DIRECTIVE:
Retype, exactly as written, every line from the one containing "pieces = [item" down to the one containing "bpy.data.objects.remove(obj)", including both, and nothing else.

MATERIAL FOR THE TASK:
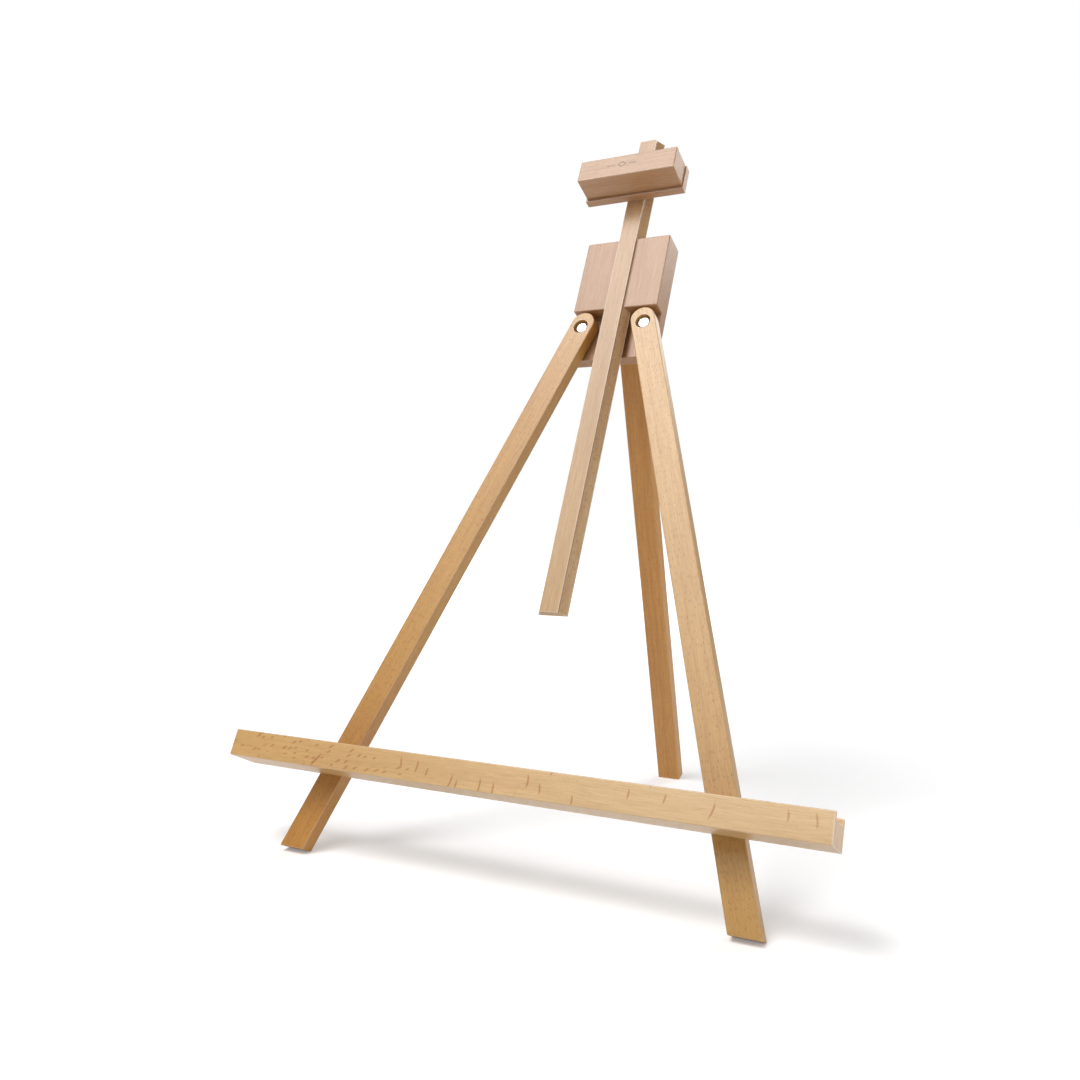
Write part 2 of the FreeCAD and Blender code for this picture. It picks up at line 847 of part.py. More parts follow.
def make_hinge_leaf(name, placement, facing, bore, ends):
    """A leaf screwed against wood at one side of the pin, facing -1 for the head and 1 for the leg.

    A leaf with ends keeps the barrel's two outer knuckles, the other one keeps the middle knuckle.
    """
    body = new_body(name, placement)
    inner = f"{facing} * (hinge_stand_off - hinge_leaf_thickness)"
    outer = f"{facing} * hinge_stand_off"
    section = corner_sketch(
        body,
        name + "_section",
        "YZ_Plane",
        [(inner, "-hinge_leaf_length"), (outer, "-hinge_leaf_length"), (outer, "0"), (inner, "0")],
    )
    pad(body, section, "hinge_width", middle=True)
    barrel = circle_sketch(
        body, name + "_barrel", "YZ_Plane", [("0", "0", "hinge_barrel_diameter")]
    )
    pad(body, barrel, "hinge_width", middle=True)
    lower, upper = "-(hinge_stand_off + 0.4)", "hinge_stand_off + 0.4"
    if ends:
        window = new_sketch(body, name + "_window", "XZ_Plane")
        add_corners(window, rectangle("hinge_middle_width / 2 + 0.15", lower, upper))
    else:
        window = new_sketch(body, name + "_window", "XZ_Plane")
        near, far = "hinge_middle_width / 2 - 0.15", "hinge_width / 2 + 1"
        add_corners(window, [(near, lower), (far, lower), (far, upper), (near, upper)])
        add_corners(
            window,
            [(f"-({far})", lower), (f"-({near})", lower), (f"-({near})", upper), (f"-({far})", upper)],
        )
    pocket(body, window, "through", middle=True)
    pin_bore = circle_sketch(body, name + "_pin_bore", "YZ_Plane", [("0", "0", bore)])
    pocket(body, pin_bore, "through", middle=True)
    screw_holes = circle_sketch(
        body,
        name + "_screw_holes",
        "XZ_Plane",
        [
            ("-hinge_width / 4", "-hinge_leaf_length * 0.6", "hinge_screw_diameter"),
            ("hinge_width / 4", "-hinge_leaf_length * 0.6", "hinge_screw_diameter"),
        ],
    )
    pocket(body, screw_holes, "through", middle=True)


def make_hinge_pin():
    body = new_body("hinge_pin", hinge_placement())
    circle = circle_sketch(body, "hinge_pin_circle", "YZ_Plane", [("0", "0", "hinge_pin_diameter")])
    pad(body, circle, "hinge_width", middle=True)


def make_hinge_screw(name, placement, side, facing):
    """A round-headed wood screw through a hinge leaf."""
    offset = FreeCAD.Placement(
        FreeCAD.Vector(
            side * number("hinge_width") / 4,
            facing * number("hinge_stand_off"),
            -number("hinge_leaf_length") * 0.6,
        ),
        FreeCAD.Rotation(),
    )
    shank = "hinge_screw_diameter / 2"
    turned(
        name,
        placement.multiply(offset),
        [
            ("0", f"-{facing} * (hinge_leaf_thickness + 0.6)"),
            (shank, f"-{facing} * (hinge_leaf_thickness + 0.6)"),
            (f"{shank} + 0.9", f"-{facing} * (hinge_leaf_thickness + 0.3)"),
            (f"{shank} + 0.9", f"-{facing} * hinge_leaf_thickness"),
            (shank, f"-{facing} * hinge_leaf_thickness"),
            (shank, f"{facing} * (hinge_screw_length - 2)"),
            ("0", f"{facing} * (hinge_screw_length - 0.2)"),
        ],
    )


# ---------------------------------------------------------------- mast lock


def lock_placement(back):
    return placed(0, back, number("lock_height"))


def make_lock_insert():
    """The threaded brass insert in the head's back."""
    turned(
        "lock_insert",
        lock_placement(number("head_thickness")),
        [
            ("lock_stud_diameter / 2 + running_gap", "-0.2"),
            ("lock_insert_diameter / 2", "-0.2"),
            ("lock_insert_diameter / 2", "-insert_length"),
            ("lock_stud_diameter / 2 + running_gap", "-insert_length"),
        ],
    )


def make_lock_pad():
    """The nylon pad that bears on the mast's back. The stud turns in its socket."""
    turned(
        "lock_pad",
        lock_placement(number("mast_tail_depth")),
        [
            ("0", "0.02"),
            ("lock_pad_diameter / 2", "0.02"),
            ("lock_pad_diameter / 2", "lock_pad_length"),
            ("lock_stud_diameter / 4 + running_gap", "lock_pad_length"),
            ("lock_stud_diameter / 4 + running_gap", "lock_pad_length / 2"),
            ("0", "lock_pad_length / 2"),
        ],
    )


def make_lock_stud():
    """The threaded stud, with a turned-down tip that seats in the pad."""
    knob_base = "head_thickness - mast_tail_depth + 3"
    turned(
        "lock_stud",
        lock_placement(number("mast_tail_depth")),
        [
            ("0", "lock_pad_length / 2 + 0.02"),
            ("lock_stud_diameter / 4", "lock_pad_length / 2 + 0.02"),
            ("lock_stud_diameter / 4", "lock_pad_length + 0.05"),
            ("lock_stud_diameter / 2", "lock_pad_length + 0.05"),
            ("lock_stud_diameter / 2", f"{knob_base} + knob_height * 0.7"),
            ("0", f"{knob_base} + knob_height * 0.7"),
        ],
    )


def make_lock_knob():
    """A six-lobed black knob moulded round the end of the stud."""
    body = new_body("lock_knob", lock_placement(number("head_thickness + 3")))
    disc = circle_sketch(body, "lock_knob_disc", "XZ_Plane", [("0", "0", "knob_diameter")])
    pad(body, disc, "knob_height", flip=True)
    scallop = circle_sketch(
        body, "lock_knob_scallop", "XZ_Plane", [("0", "knob_diameter * 0.58", "knob_diameter * 0.36")]
    )
    cut = pocket(body, scallop, "knob_height + 1")
    pattern = body.newObject("PartDesign::PolarPattern", "lock_knob_scallops")
    pattern.Originals = [cut]
    pattern.Axis = ([item for item in body.Origin.OriginFeatures if item.Role == "Y_Axis"][0], [""])
    pattern.Angle = 360
    pattern.Occurrences = 6
    body.Tip = pattern
    document.recompute()
    round_edges(body, "1.2", lambda edge: middle_of(edge).y > number("knob_height") - 0.1)
    bore = circle_sketch(body, "lock_knob_bore", "XZ_Plane", [("0", "0", "lock_stud_diameter")])
    pocket(body, bore, "knob_height * 0.7")


# ---------------------------------------------------------------- assembly


def make_easel():
    make_head_block()
    for side, word in ((-1, "left"), (1, "right")):
        make_front_leg(f"{word}_front_leg", side)
        make_pivot_bolt(f"{word}_pivot_bolt", side)
        make_pivot_spacer(f"{word}_pivot_spacer", side)
        make_pivot_back_washer(f"{word}_pivot_back_washer", side)
        make_pivot_nut(f"{word}_pivot_nut", side)
        make_tray_insert(f"{word}_tray_insert", side)
        make_tray_washer(f"{word}_tray_washer", side)
        make_hinge_screw(f"hinge_head_screw_{word}", hinge_placement(), side, -1)
        make_hinge_screw(f"hinge_leg_screw_{word}", hinge_placement(number("open_angle")), side, 1)
    # the left wing bolt is threaded into the tray, the right one stops short of it
    make_wing_bolt("left_wing_bolt", -1, "leg_thickness + insert_length - 1")
    make_wing_bolt("right_wing_bolt", 1, "leg_thickness - 0.4")
    make_tray()
    make_mast()
    make_clamp_back_plate()
    make_clamp_block()
    make_clamp_screw("clamp_screw_upper", 1)
    make_clamp_screw("clamp_screw_lower", -1)
    make_rear_leg()
    make_hinge_leaf("hinge_head_leaf", hinge_placement(), -1, "hinge_pin_diameter", ends=True)
    make_hinge_leaf(
        "hinge_leg_leaf",
        hinge_placement(number("open_angle")),
        1,
        "hinge_pin_diameter + 2 * running_gap",
        ends=False,
    )
    make_hinge_pin()
    make_lock_insert()
    make_lock_pad()
    make_lock_stud()
    make_lock_knob()


def check_and_write():
    """Stops on any faulty object, then writes one STEP file per piece."""
    for item in document.Objects:
        if "Invalid" in item.State or "Error" in item.State:
            raise ValueError(f"{item.Label} is {item.State}")
    os.makedirs("parts", exist_ok=True)
    pieces = [item for item in document.Objects if item.TypeId == "PartDesign::Body"]
    for piece in pieces:
        shape = piece.Shape
        if shape.isNull() or not shape.isValid() or shape.Volume <= 0:
            raise ValueError(f"{piece.Label} has no valid shape")
        shape.exportStep(f"parts/{piece.Label}.step")
    print(len(pieces), "pieces written")


document = FreeCAD.newDocument("easel")
sheet = make_sheet(document)
make_easel()
document.recompute()
check_and_write()
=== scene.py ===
import math

import bmesh
import bpy
from mathutils import Matrix, Vector


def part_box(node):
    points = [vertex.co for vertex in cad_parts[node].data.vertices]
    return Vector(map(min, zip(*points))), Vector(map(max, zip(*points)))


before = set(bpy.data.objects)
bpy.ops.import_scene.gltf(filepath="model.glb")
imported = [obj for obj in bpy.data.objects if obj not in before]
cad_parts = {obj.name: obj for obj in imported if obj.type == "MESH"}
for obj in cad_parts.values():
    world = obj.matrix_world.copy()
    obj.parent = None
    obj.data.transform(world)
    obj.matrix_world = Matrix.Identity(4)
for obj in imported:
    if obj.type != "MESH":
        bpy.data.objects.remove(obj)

# The wooden table easel: beech, metal and plastic on its CAD parts, in a plain white studio.

LEAN = math.radians(25.5)  # of the front frame, back from upright
SPREAD = math.radians(17.9)  # of each front leg, out from the middle
OPEN = math.radians(40.0)  # between the front frame and the rear leg

# what each feature of the wood multiplies the board's tone by
DRIFT = (0.93, 0.90, 0.86, 1)
RING = (0.90, 0.84, 0.76, 1)
STREAK = (0.86, 0.79, 0.70, 1)
FIBRE = (0.88, 0.82, 0.74, 1)
PORE = (0.70, 0.60, 0.48, 1)
DASH = (0.66, 0.42, 0.13, 1)
FLAKE = (0.68, 0.37, 0.06, 1)
END_RING = (0.84, 0.75, 0.64, 1)
END_PORE = (0.78, 0.68, 0.56, 1)

WORN_EDGE_AND_HIGHLIGHT = (1.0, 0.93, 0.84, 1)  # screened onto the sharp edges: partly wear, partly a painted highlight along them
EDGE_WEAR_AND_HIGHLIGHT_WIDTH = 0.0010
BURNED = (0.16, 0.085, 0.045, 1)  # takes the tone's place where the wood is burned

# how far each feature stands out of the surface, in units of WOOD_RELIEF metres
FIBRE_RISE = 0.5
PORE_RISE = -0.6
RAY_RISE = -0.2
BURN_RISE = -2.0
WOOD_RELIEF = 0.0002

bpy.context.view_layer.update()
scene = bpy.context.scene


# ---------------------------------------------------------------- directions on the leaning easel


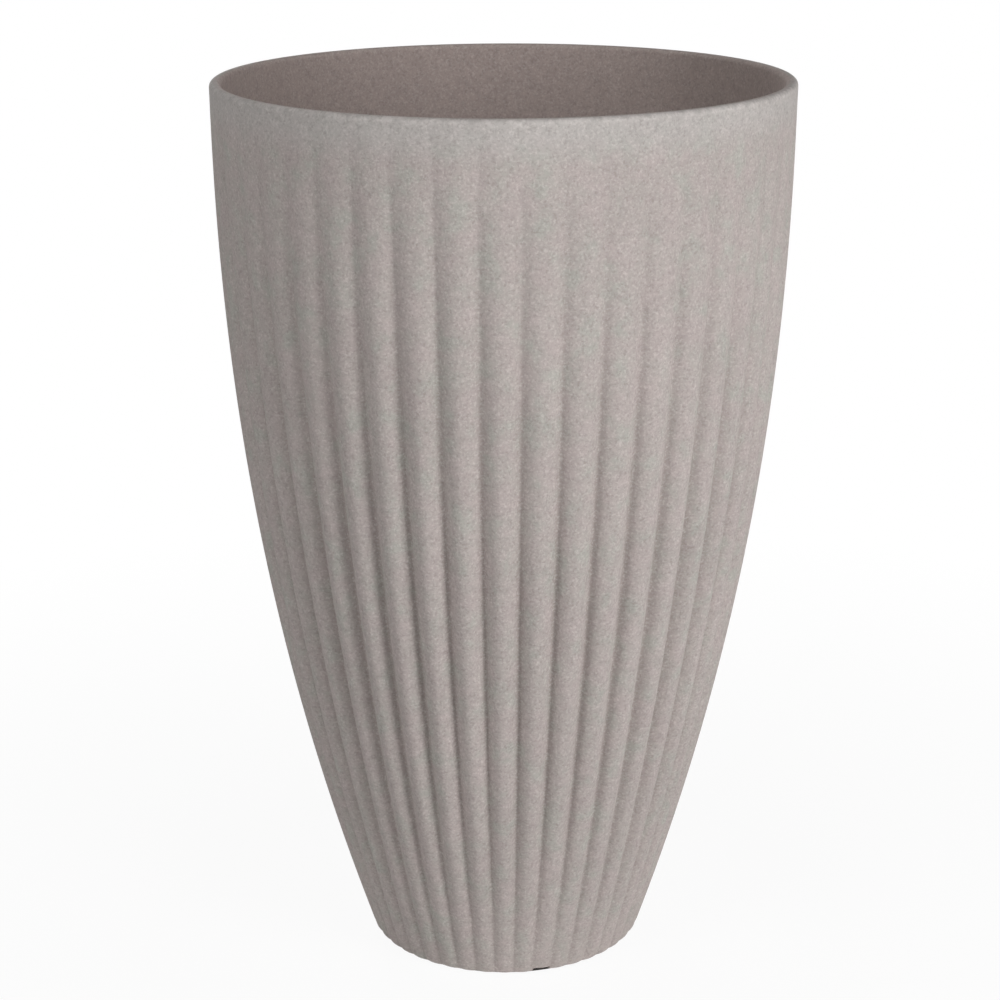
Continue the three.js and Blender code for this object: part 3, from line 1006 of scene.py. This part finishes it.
def makeFloor(s):
    half = s["halfSize"]
    floor = newObject("floor", [(-half, -half, 0), (half, -half, 0), (half, half, 0), (-half, half, 0)],
                      faces=[(0, 1, 2, 3)])
    material = bpy.data.materials.new("paleFloor")
    material.use_nodes = True
    tree = material.node_tree
    where = addNode(tree, "ShaderNodeTexCoord").outputs["Object"]
    fromAxis = addNode(tree, "ShaderNodeVectorMath", {0: where}, operation="LENGTH").outputs["Value"]
    # The floor inside and close to the pot's foot is painted dark, a painted shadow for the pot's shade
    # there, and doesn't glow there
    outside = calc(tree, "GREATER_THAN", fromAxis, footFlatRadius(potSettings)[0] + s["darkMargin"])
    shader = tree.nodes["Principled BSDF"]
    colour = mixColours(tree, outside, s["paintedShadowColour"], s["colour"])
    tree.links.new(colour, shader.inputs["Base Color"])
    shader.inputs["Roughness"].default_value = s["roughness"]
    glow = addNode(tree, "ShaderNodeEmission", {"Color": (1, 1, 1, 1), "Strength": 1.0})
    share = ramp(tree, fromAxis, s["nearPot"], s["farFromPot"], s["glowNear"], s["glowFar"])
    blend = addNode(tree, "ShaderNodeMixShader", {"Fac": product(tree, cameraSees(tree), outside, share)})
    tree.links.new(shader.outputs[0], blend.inputs[1])
    tree.links.new(glow.outputs[0], blend.inputs[2])
    # From below the floor is clear, and lets the lamp under it through, so that the underside can be seen
    clear = addNode(tree, "ShaderNodeBsdfTransparent")
    shadowRay = addNode(tree, "ShaderNodeLightPath").outputs["Is Shadow Ray"]
    fromBelow = addNode(tree, "ShaderNodeNewGeometry").outputs["Backfacing"]
    seeThrough = addNode(tree, "ShaderNodeMixShader", {"Fac": calc(tree, "MAXIMUM", fromBelow, shadowRay)})
    tree.links.new(blend.outputs[0], seeThrough.inputs[1])
    tree.links.new(clear.outputs[0], seeThrough.inputs[2])
    tree.links.new(seeThrough.outputs[0], tree.nodes["Material Output"].inputs["Surface"])
    floor.data.materials.append(material)


def makeWorld(s):
    world = bpy.data.worlds.new("studio")
    world.use_nodes = True
    tree = world.node_tree
    background = tree.nodes["Background"]
    background.inputs["Color"].default_value = (1, 1, 1, 1)
    strength = addNode(tree, "ShaderNodeMix", {"Factor": cameraSees(tree), "A": s["world"], "B": 1.0})
    tree.links.new(strength.outputs[0], background.inputs["Strength"])
    bpy.context.scene.world = world


makeCamera(cameraSettings)
makeFloor(floorSettings)
makeWorld(lightSettings)
for lampName, lampSettings in lightSettings["lamps"].items():
    makeLamp(lampName, lampSettings, lightSettings["stands"][lampSettings["stand"]])
for lampName, beamSettings in lightSettings["beams"].items():
    makeBeam(lampName, beamSettings)
bpy.context.scene.view_settings.view_transform = "Standard"
print("camera, floor and lamps: placed")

EXPECTED ANSWER:
    pieces = [item for item in document.Objects if item.TypeId == "PartDesign::Body"]
    for piece in pieces:
        shape = piece.Shape
        if shape.isNull() or not shape.isValid() or shape.Volume <= 0:
            raise ValueError(f"{piece.Label} has no valid shape")
        shape.exportStep(f"parts/{piece.Label}.step")
    print(len(pieces), "pieces written")


document = FreeCAD.newDocument("easel")
sheet = make_sheet(document)
make_easel()
document.recompute()
check_and_write()
=== scene.py ===
import math

import bmesh
import bpy
from mathutils import Matrix, Vector


def part_box(node):
    points = [vertex.co for vertex in cad_parts[node].data.vertices]
    return Vector(map(min, zip(*points))), Vector(map(max, zip(*points)))


before = set(bpy.data.objects)
bpy.ops.import_scene.gltf(filepath="model.glb")
imported = [obj for obj in bpy.data.objects if obj not in before]
cad_parts = {obj.name: obj for obj in imported if obj.type == "MESH"}
for obj in cad_parts.values():
    world = obj.matrix_world.copy()
    obj.parent = None
    obj.data.transform(world)
    obj.matrix_world = Matrix.Identity(4)
for obj in imported:
    if obj.type != "MESH":
        bpy.data.objects.remove(obj)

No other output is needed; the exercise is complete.